___ Data provided ___

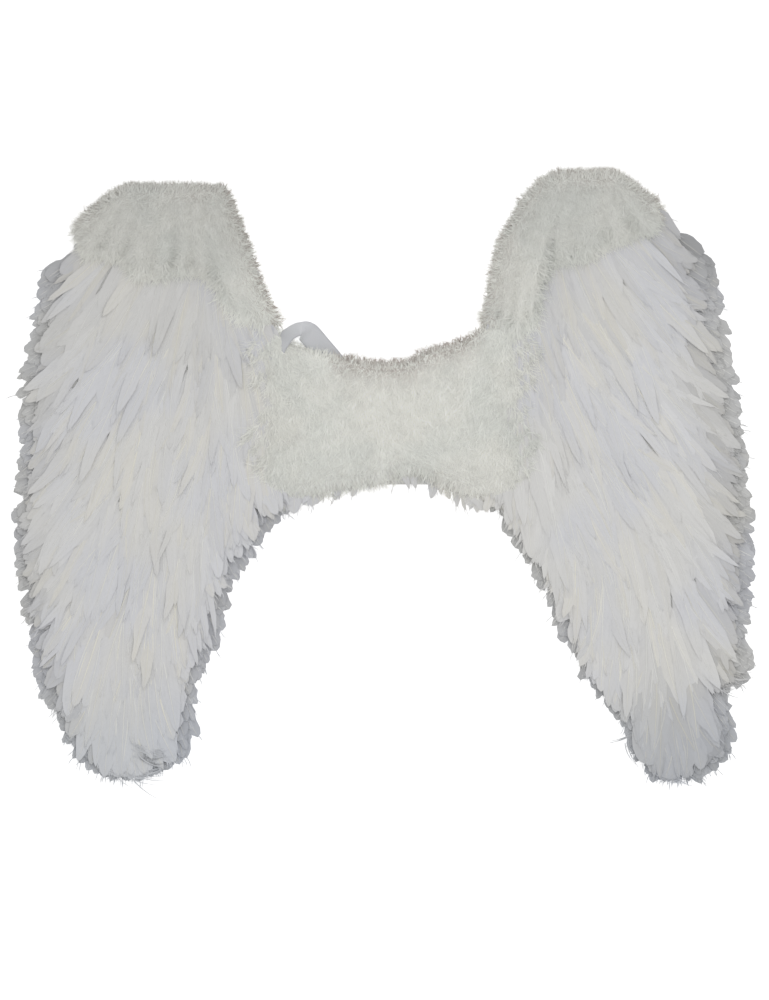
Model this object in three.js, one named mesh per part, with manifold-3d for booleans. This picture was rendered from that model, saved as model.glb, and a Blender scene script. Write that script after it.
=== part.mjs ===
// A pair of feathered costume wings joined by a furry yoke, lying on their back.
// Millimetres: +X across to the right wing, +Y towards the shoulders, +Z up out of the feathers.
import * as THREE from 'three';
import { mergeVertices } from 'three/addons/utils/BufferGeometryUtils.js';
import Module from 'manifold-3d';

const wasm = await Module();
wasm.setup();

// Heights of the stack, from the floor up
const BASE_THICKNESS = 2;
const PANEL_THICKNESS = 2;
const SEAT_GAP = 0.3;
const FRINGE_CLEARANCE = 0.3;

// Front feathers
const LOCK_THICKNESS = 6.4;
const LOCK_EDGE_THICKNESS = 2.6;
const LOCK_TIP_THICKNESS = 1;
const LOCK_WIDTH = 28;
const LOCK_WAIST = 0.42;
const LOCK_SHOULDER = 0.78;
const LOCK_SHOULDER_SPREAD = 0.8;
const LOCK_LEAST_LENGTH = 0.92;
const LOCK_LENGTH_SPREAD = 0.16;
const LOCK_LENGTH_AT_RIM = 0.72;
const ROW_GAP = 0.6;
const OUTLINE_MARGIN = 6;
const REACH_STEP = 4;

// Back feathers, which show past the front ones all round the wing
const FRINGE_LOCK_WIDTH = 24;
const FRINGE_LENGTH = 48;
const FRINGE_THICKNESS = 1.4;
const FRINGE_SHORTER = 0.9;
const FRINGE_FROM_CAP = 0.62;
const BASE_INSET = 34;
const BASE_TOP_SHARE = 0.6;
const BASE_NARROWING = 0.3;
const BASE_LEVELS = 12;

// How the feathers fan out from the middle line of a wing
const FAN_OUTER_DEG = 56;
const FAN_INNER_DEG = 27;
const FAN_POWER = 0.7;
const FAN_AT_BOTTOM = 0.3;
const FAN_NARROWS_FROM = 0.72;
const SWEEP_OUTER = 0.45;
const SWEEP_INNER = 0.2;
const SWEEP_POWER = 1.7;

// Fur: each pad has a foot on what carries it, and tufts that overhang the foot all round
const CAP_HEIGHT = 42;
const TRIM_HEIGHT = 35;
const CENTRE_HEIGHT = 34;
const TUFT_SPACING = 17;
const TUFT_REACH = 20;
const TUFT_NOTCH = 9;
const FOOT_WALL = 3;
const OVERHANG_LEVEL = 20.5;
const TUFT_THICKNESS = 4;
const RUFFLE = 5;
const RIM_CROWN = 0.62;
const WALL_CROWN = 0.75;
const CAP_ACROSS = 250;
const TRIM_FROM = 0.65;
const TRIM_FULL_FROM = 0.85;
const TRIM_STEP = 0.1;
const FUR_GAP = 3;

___

**Given problem:** Once more, set down the full listing, verbatim.

**Solution:**
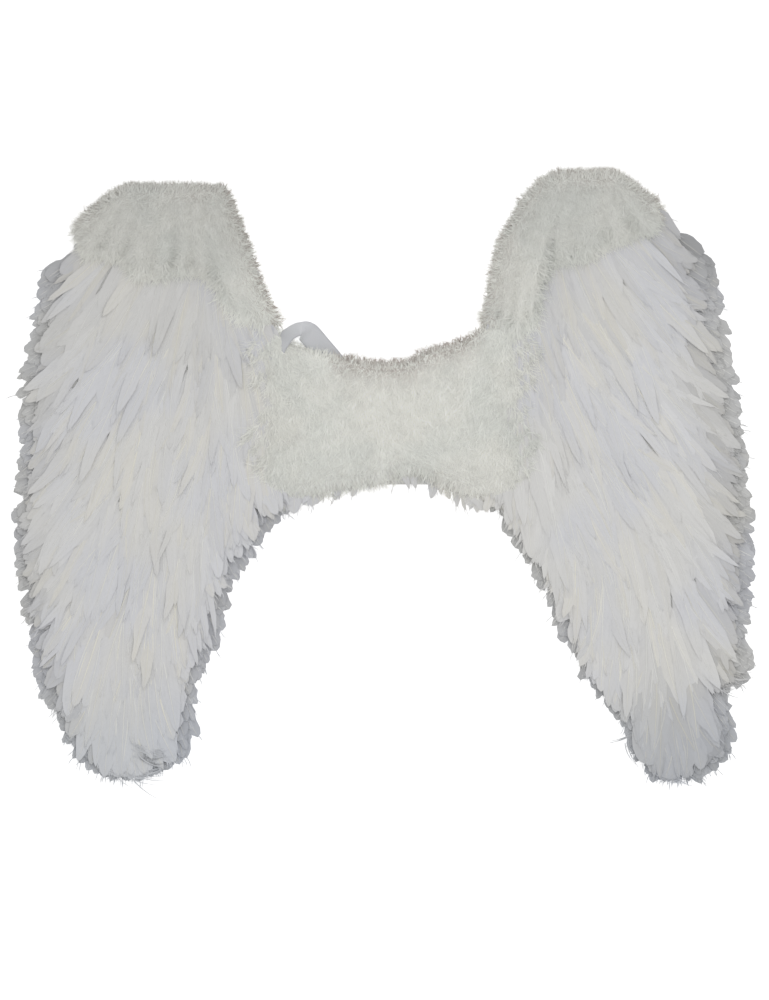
Model this object in three.js, one named mesh per part, with manifold-3d for booleans. This picture was rendered from that model, saved as model.glb, and a Blender scene script. Write that script after it.
=== part.mjs ===
// A pair of feathered costume wings joined by a furry yoke, lying on their back.
// Millimetres: +X across to the right wing, +Y towards the shoulders, +Z up out of the feathers.
import * as THREE from 'three';
import { mergeVertices } from 'three/addons/utils/BufferGeometryUtils.js';
import Module from 'manifold-3d';

const wasm = await Module();
wasm.setup();

// Heights of the stack, from the floor up
const BASE_THICKNESS = 2;
const PANEL_THICKNESS = 2;
const SEAT_GAP = 0.3;
const FRINGE_CLEARANCE = 0.3;

// Front feathers
const LOCK_THICKNESS = 6.4;
const LOCK_EDGE_THICKNESS = 2.6;
const LOCK_TIP_THICKNESS = 1;
const LOCK_WIDTH = 28;
const LOCK_WAIST = 0.42;
const LOCK_SHOULDER = 0.78;
const LOCK_SHOULDER_SPREAD = 0.8;
const LOCK_LEAST_LENGTH = 0.92;
const LOCK_LENGTH_SPREAD = 0.16;
const LOCK_LENGTH_AT_RIM = 0.72;
const ROW_GAP = 0.6;
const OUTLINE_MARGIN = 6;
const REACH_STEP = 4;

// Back feathers, which show past the front ones all round the wing
const FRINGE_LOCK_WIDTH = 24;
const FRINGE_LENGTH = 48;
const FRINGE_THICKNESS = 1.4;
const FRINGE_SHORTER = 0.9;
const FRINGE_FROM_CAP = 0.62;
const BASE_INSET = 34;
const BASE_TOP_SHARE = 0.6;
const BASE_NARROWING = 0.3;
const BASE_LEVELS = 12;

// How the feathers fan out from the middle line of a wing
const FAN_OUTER_DEG = 56;
const FAN_INNER_DEG = 27;
const FAN_POWER = 0.7;
const FAN_AT_BOTTOM = 0.3;
const FAN_NARROWS_FROM = 0.72;
const SWEEP_OUTER = 0.45;
const SWEEP_INNER = 0.2;
const SWEEP_POWER = 1.7;

// Fur: each pad has a foot on what carries it, and tufts that overhang the foot all round
const CAP_HEIGHT = 42;
const TRIM_HEIGHT = 35;
const CENTRE_HEIGHT = 34;
const TUFT_SPACING = 17;
const TUFT_REACH = 20;
const TUFT_NOTCH = 9;
const FOOT_WALL = 3;
const OVERHANG_LEVEL = 20.5;
const TUFT_THICKNESS = 4;
const RUFFLE = 5;
const RIM_CROWN = 0.62;
const WALL_CROWN = 0.75;
const CAP_ACROSS = 250;
const TRIM_FROM = 0.65;
const TRIM_FULL_FROM = 0.85;
const TRIM_STEP = 0.1;
const FUR_GAP = 3;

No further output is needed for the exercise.